-------- STORED DATA

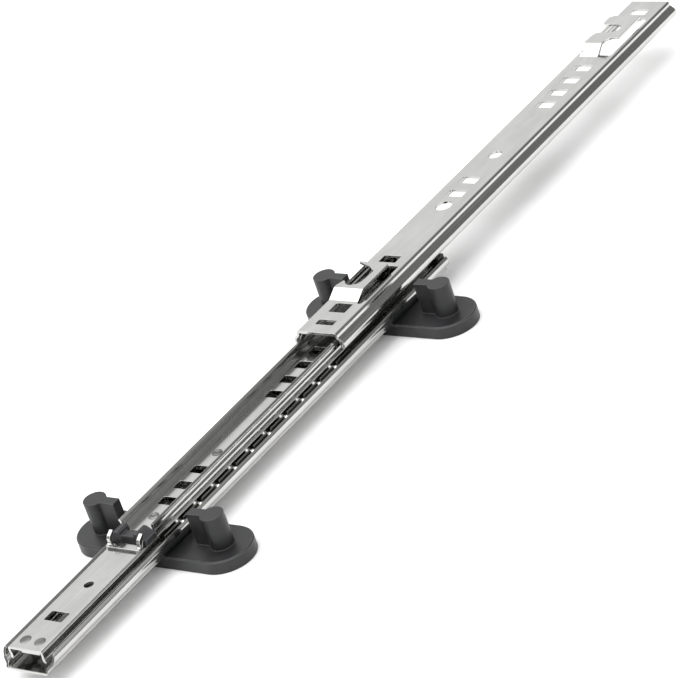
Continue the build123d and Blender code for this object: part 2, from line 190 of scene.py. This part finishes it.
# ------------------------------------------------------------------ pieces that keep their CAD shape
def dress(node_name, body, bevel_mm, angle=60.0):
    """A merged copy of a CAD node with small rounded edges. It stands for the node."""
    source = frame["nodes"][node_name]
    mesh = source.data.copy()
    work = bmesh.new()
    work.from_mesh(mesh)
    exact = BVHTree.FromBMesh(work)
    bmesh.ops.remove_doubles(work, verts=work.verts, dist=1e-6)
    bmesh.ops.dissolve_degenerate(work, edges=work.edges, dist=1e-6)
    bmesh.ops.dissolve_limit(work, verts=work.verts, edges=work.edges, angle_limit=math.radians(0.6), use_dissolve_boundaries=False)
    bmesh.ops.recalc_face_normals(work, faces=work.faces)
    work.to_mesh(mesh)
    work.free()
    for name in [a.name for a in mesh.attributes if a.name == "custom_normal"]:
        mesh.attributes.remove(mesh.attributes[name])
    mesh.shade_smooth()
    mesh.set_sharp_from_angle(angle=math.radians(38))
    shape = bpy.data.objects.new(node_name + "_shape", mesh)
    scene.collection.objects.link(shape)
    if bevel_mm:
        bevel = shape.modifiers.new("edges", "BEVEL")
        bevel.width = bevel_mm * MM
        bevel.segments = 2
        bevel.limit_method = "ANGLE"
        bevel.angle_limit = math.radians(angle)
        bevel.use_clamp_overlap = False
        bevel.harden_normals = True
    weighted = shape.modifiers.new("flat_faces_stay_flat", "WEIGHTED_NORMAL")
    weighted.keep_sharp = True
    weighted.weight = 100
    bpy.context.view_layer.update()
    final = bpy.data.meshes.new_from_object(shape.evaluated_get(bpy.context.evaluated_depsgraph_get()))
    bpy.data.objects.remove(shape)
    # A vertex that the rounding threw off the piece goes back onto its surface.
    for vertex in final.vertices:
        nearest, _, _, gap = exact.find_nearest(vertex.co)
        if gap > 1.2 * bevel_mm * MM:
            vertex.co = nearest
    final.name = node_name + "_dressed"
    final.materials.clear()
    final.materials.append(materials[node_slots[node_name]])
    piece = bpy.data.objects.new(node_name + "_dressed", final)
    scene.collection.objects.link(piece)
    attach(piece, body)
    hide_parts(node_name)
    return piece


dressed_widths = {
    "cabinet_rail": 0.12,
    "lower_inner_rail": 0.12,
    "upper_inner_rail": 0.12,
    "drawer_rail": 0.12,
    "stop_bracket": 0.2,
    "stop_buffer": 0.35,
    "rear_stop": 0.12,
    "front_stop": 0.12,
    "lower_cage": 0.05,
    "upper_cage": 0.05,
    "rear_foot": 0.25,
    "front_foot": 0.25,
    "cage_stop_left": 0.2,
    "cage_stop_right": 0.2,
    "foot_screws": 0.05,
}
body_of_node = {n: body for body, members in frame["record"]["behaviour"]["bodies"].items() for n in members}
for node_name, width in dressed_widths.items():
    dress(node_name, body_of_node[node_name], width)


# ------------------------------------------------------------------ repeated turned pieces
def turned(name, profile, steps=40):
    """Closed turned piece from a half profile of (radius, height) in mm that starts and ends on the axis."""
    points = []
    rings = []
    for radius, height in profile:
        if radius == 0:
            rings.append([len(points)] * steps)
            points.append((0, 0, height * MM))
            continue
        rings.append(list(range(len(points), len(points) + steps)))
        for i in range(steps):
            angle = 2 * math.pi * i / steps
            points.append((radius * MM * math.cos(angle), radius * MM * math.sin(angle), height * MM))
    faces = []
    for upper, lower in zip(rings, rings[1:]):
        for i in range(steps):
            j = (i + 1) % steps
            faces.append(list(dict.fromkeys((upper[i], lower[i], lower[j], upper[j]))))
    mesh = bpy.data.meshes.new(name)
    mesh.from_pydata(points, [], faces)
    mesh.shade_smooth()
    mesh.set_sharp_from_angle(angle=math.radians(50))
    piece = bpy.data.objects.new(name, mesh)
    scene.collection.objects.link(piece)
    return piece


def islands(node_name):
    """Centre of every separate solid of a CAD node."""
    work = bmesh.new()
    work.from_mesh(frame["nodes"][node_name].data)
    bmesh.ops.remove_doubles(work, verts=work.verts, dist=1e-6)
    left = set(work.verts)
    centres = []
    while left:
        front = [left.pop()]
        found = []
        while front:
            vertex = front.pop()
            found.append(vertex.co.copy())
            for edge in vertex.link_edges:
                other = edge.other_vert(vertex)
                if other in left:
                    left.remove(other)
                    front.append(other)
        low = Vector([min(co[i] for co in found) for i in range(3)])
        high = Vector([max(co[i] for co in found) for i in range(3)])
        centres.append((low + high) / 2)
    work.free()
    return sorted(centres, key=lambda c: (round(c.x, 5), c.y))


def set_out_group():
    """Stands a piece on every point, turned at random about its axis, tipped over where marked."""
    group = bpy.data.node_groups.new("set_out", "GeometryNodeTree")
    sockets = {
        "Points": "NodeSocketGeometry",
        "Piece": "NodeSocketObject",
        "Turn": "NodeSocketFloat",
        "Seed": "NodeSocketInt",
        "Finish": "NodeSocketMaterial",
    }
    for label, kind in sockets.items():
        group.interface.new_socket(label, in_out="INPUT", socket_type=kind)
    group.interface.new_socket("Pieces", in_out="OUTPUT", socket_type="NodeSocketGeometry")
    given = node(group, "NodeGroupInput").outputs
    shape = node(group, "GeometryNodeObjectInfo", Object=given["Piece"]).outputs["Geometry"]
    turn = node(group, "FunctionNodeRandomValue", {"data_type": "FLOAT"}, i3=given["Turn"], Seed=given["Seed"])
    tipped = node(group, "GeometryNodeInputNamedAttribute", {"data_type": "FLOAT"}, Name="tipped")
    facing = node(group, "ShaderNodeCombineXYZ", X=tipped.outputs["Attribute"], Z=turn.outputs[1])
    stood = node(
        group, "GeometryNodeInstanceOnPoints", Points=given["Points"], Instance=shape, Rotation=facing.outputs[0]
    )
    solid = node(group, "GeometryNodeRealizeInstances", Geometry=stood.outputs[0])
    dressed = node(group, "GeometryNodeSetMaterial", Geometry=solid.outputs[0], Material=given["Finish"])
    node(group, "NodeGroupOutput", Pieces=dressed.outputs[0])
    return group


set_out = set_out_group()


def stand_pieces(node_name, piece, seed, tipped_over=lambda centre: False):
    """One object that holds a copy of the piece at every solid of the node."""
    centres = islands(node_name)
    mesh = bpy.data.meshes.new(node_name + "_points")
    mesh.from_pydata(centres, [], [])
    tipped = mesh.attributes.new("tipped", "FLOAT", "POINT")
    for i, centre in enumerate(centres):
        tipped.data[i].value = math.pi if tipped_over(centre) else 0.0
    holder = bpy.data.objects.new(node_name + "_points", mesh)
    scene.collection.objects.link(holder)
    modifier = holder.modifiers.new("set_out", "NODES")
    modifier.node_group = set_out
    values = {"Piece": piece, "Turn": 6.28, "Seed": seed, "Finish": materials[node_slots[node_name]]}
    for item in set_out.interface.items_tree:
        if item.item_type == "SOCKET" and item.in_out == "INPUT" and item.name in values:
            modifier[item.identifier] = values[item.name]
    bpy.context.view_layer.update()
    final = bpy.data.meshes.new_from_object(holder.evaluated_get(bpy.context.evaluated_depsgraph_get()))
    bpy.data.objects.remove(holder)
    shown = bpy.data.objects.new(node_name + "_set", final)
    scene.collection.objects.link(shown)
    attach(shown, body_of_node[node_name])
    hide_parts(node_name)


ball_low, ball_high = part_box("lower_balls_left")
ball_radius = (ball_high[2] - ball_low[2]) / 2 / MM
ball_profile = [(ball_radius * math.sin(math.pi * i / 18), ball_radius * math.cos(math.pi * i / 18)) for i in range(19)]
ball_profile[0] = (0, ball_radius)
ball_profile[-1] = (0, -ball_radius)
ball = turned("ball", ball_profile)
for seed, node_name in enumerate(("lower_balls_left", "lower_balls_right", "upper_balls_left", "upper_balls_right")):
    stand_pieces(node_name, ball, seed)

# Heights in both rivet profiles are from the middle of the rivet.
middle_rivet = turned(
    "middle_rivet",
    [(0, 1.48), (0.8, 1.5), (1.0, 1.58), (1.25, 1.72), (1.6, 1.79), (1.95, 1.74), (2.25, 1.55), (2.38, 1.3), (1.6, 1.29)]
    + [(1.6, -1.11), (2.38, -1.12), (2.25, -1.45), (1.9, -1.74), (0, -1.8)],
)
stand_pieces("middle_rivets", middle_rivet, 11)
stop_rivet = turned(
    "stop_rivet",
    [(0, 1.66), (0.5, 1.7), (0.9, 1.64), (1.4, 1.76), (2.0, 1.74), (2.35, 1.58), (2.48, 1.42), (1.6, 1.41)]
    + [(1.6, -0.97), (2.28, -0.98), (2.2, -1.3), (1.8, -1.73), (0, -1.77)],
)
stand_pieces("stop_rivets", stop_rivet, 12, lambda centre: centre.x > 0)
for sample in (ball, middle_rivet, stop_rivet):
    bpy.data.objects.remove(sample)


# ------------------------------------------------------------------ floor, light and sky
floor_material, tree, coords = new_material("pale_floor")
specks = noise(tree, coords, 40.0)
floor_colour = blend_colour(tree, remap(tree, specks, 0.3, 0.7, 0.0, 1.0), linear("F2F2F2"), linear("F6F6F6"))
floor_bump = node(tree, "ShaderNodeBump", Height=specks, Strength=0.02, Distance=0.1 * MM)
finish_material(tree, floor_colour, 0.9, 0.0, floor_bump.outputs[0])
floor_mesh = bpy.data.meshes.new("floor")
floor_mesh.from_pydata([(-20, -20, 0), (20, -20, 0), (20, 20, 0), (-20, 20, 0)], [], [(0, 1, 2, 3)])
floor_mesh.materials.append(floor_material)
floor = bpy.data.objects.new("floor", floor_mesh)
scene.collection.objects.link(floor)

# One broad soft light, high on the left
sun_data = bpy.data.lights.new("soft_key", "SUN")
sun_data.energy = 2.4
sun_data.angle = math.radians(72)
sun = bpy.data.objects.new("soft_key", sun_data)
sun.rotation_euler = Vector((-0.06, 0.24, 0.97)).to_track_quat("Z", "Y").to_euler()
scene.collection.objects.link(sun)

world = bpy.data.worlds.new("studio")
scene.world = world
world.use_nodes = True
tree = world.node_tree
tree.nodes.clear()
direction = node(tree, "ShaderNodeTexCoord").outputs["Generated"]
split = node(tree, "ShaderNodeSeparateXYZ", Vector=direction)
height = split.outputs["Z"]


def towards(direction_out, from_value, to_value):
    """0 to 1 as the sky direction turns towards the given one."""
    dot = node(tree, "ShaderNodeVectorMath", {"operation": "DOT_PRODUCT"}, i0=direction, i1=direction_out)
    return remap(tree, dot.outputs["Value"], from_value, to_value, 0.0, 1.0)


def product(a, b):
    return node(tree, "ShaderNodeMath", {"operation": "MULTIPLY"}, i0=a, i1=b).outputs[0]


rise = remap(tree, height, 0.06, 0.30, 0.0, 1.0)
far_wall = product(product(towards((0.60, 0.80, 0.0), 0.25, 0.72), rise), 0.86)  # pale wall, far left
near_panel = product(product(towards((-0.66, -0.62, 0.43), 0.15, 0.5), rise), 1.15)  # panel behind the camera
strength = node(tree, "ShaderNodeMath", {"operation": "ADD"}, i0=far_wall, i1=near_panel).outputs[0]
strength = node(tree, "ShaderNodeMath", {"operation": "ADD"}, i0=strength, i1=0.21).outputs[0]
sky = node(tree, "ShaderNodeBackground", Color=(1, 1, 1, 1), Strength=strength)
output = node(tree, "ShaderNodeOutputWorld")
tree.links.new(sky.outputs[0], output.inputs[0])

----------------

*WHAT YOU SHOULD DO*
Pick out the lines that have the word "scene". Copy them all.

*OUTPUT BELOW*
Continue the build123d and Blender code for this object: part 2, from line 190 of scene.py. This part finishes it.
    scene.collection.objects.link(shape)
    scene.collection.objects.link(piece)
    scene.collection.objects.link(piece)
    scene.collection.objects.link(holder)
    scene.collection.objects.link(shown)
scene.collection.objects.link(floor)
scene.collection.objects.link(sun)
scene.world = world